Problem: In DEFLATE-like implementations, the distribution of length codes (3-7) and distance codes (1-8) is highly skewed, favoring short codes. FSE is often used to handle this, but it is computationally more intensive than Huffman coding and uses more resources as well. In addition the implementation of FSE is quite complex leading to a greater attack surface and more ongoing maintenance.
czip Solution: Length and distance codes are combined into a single “match code.” This normalizes the statistical distribution of the codes, making them suitable for efficient Huffman coding.
Benefit: This allows czip to leverage the speed of Huffman coding for all code types, resulting in faster compression and decompression than many FSE-based implementations. The core compression logic is also significantly smaller (approx. 1,500 lines of code).
Implementation: The code values are derived using simple bitwise arithmetic, as seen in the following C functions:
static inline u16 get_match_code(u16 len, u32 dist) {
u32 len_bits = 31 - clz_u32(len - 3);
u32 dist_bits = 31 - clz_u32(dist);
return ((len_bits << LEN_SHIFT) | dist_bits);
}
static inline u8 length_extra_bits(u8 match_code) {
return match_code >> LEN_SHIFT;
}
static inline u8 distance_extra_bits(u8 match_code) {
return match_code & DIST_MASK;
}
By using an LSB bitstream, czip avoids the need for bit-reversal on little-endian systems (the majority of modern hardware), leading to faster bitstream operations.

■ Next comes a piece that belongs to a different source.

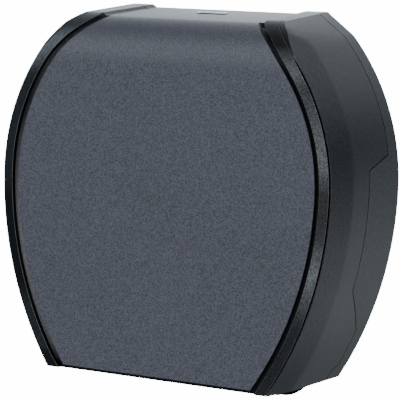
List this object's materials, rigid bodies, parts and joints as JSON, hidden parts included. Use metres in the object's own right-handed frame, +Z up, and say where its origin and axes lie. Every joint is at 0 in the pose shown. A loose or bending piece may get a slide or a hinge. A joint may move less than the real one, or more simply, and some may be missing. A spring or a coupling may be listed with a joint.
{
  "type": "jumbo toilet roll dispenser",
  "caption": "Wall-mounted jumbo toilet roll dispenser: hinged barrel-shaped cover with raised side bands, top lock, tear bars and a core hub on a braked spindle.",
  "frame": {"origin": "where the roll's axis meets the back face, the centre of the wall screw pattern", "axes": "+X to the right as seen from the room; +Y into the wall, so the dispenser stands out along -Y; +Z up"},
  "size_m": [0.332, 0.1164, 0.318],
  "materials": {
    "panel_plastic": "slate blue-grey moulded ABS with a fine grain, satin",
    "cover_plastic": "dark green-grey moulded ABS, semi-gloss",
    "housing_plastic": "dark green-grey moulded ABS, semi-gloss",
    "band_plastic": "near-black ABS with a worn, mottled gloss",
    "inner_plastic": "dark grey moulded plastic, matt",
    "hub_plastic": "pale grey acetal, satin",
    "tear_plastic": "black glass-filled plastic, matt",
    "friction_fibre": "pressed friction fibre, matt",
    "bezel_metal": "dark satin die-casting",
    "lock_metal": "nickel-plated",
    "steel": "zinc-plated, satin",
    "spring_steel": "bright spring steel",
    "screw_steel": "zinc-plated screws"
  },
  "bodies": {
    "housing": {"rear_housing": "housing_plastic", "spindle": "inner_plastic", "spindle_screws": "screw_steel", "friction_disc": "friction_fibre", "thrust_washer": "steel", "brake_spring": "spring_steel", "hub_washer": "steel", "hub_screw": "screw_steel", "strike": "steel", "strike_screws": "screw_steel"},
    "cover": {"cover_shell": "cover_plastic", "front_panel": "panel_plastic", "left_band": "band_plastic", "right_band": "band_plastic", "panel_clips": "spring_steel", "band_screws": "screw_steel", "left_hinge_arm": "inner_plastic", "right_hinge_arm": "inner_plastic", "hinge_arm_screws": "screw_steel", "left_hinge_pin": "steel", "right_hinge_pin": "steel", "left_tear_bar": "tear_plastic", "right_tear_bar": "tear_plastic", "tear_bar_screws": "screw_steel", "lock_bezel": "bezel_metal", "lock_barrel": "lock_metal", "lock_screws": "screw_steel"},
    "hub": {"core_hub": "hub_plastic"},
    "lock": {"lock_plug": "lock_metal", "lock_cam": "steel", "cam_screw": "screw_steel"}
  },
  "joints": [
    {"name": "cover_hinge", "type": "hinge", "parent": "housing", "child": "cover", "pos_m": [0, -0.0176, -0.152], "axis": [1, 0, 0], "range_deg": [0, 95]},
    {"name": "hub_spin", "type": "hinge", "parent": "housing", "child": "hub", "pos_m": [0, -0.05, 0], "axis": [0, -1, 0], "continuous": true},
    {"name": "lock_turn", "type": "hinge", "parent": "cover", "child": "lock", "pos_m": [0, -0.032, 0.14999], "axis": [0, 0.0872, -0.9962], "range_deg": [0, 90]}
  ]
}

To support LSB processing, czip uses a “no-common-suffix” canonical Huffman coding scheme, allowing it to efficiently use lookup tables.
czip utilizes a highly optimized LZ77 hashtable for fast pattern matching.
Stack-Allocated: The table’s fixed size (128 KB) allows it to be allocated on the stack, benefiting from cache locality.
Branchless Matching: The match-finding logic is designed to be nearly branchless. It assumes a match exists, retrieves the candidate position, and then verifies it, which is highly efficient on modern CPUs.
SIMD Acceleration: On systems with AVX2 support, the match-checking loop is replaced with SIMD instructions (_mm256_cmpeq_epi8), allowing for 32-byte comparisons in a single instruction and further accelerating performance.
STATIC MatchInfo lz_hash_get(LzHash *restrict hash, const u8 *restrict text,
u32 cpos) {
u16 pos, dist, len = 0;
u32 mpos, key = *(u32 *)(text + cpos);
pos = hash->table[(key * HASH_CONSTANT) >> HASH_SHIFT];
hash->table[(key * HASH_CONSTANT) >> HASH_SHIFT] = cpos;
dist = (u16)cpos - pos;
if (!dist) return (MatchInfo){.len = 0, .dist = 0};
mpos = cpos - dist;
#ifdef __AVX2__
u32 mask;
do {
__m256i vec1 =
_mm256_loadu_si256((__m256i *)(text + mpos + len));
__m256i vec2 =
_mm256_loadu_si256((__m256i *)(text + cpos + len));
__m256i cmp = _mm256_cmpeq_epi8(vec1, vec2);
mask = _mm256_movemask_epi8(cmp);
len += (mask != 0xFFFFFFFF) * __builtin_ctz(~mask) +
(mask == 0xFFFFFFFF) * 32;
} while (mask == 0xFFFFFFFF && len < MAX_MATCH_LEN);
#else
while (len < MAX_MATCH_LEN && text[mpos + len] == text[cpos + len])
len++;
#endif /* !__AVX2__ */
return (MatchInfo){.len = len, .dist = dist};
}
All needed data is built into the lookup tables allowing for fast decoding of codes.
typedef struct {
u16 symbol;
u16 length;
u8 dist_extra_bits;
u8 len_extra_bits;
u16 base_dist;
u8 base_len;
} HuffmanLookup;
While czip’s core compression and decompression functions are designed for high parallelization, multithreading has not been implemented in the core library. This decision was made to keep the implementation simple and prioritize development of the upcoming database implementation. Files can be parallelized by an application that chunks the data into 256KB blocks and processes them concurrently.